Ещё один короткий рассказ, «Костюм отца», был издан отдельной иллюстрированной книжкой в 2002-м, и вновь оказался чуть яснее предыдущих текстов. Написанная в узнаваемой манере история о том, как два мальчика и их отец отправляются в море под страхом нападения на их дом. Языковые проблемы сохраняются. Рассказчик признаётся, что у него проблемы с языком — он не может читать на языке тканей. Его брат говорит на особом языке, который называется «прогноз». Отец носит костюм самого себя и в основном игнорирует попытки рассказчика общаться.

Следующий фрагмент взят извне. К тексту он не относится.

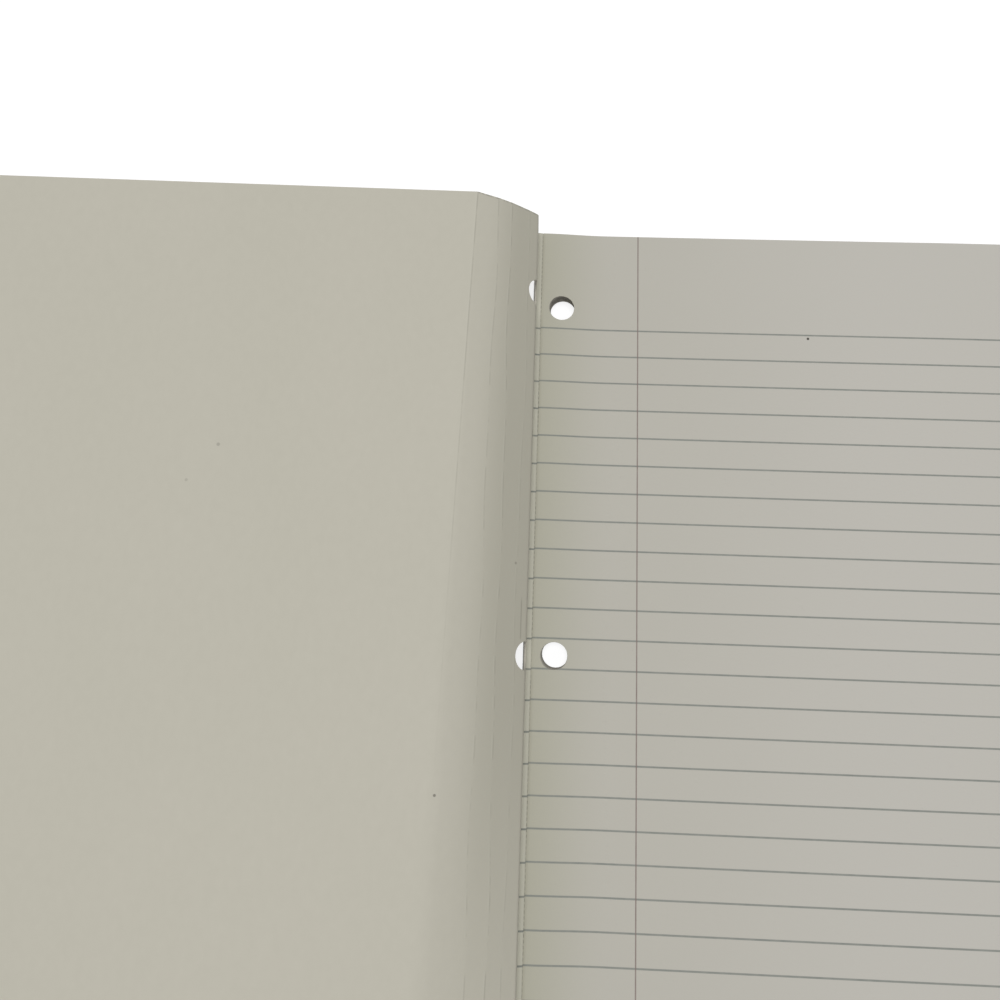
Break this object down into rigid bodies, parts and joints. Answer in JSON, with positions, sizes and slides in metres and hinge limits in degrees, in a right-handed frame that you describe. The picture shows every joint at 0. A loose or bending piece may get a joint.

Жаль, что я не могу назвать имя своего отца. Я не знаю грамматической формы, в которой можно правильно говорить о нём. Эту часть времени мой язык не может охватить. Возможно, это ограничение моего рта. В этой части времени и сокрыт мой отец. Если я выучу новый язык, отец может стать явью. Если дотянусь до глубины своего рта и вычерпаю большую пещеру. Если стану обходиться меньшим, чтобы он мог стать большим. […] В этом проекте я использовал один из самых безопасных языков, передаваемых через рот, ограничившись только теми словами, что обозначают покрытые мешковиной вещи. Когда я закончил, стена нашего дома выглядела как языковая ловушка. […] День прошёл в основном на грубом алфавите звуков, как на одном из южных языков, произносимых через марлевый фильтр. Отца это раздражало. Он грубо грёб, рубя воду, как лёд, и мы рывками удалялись от дома.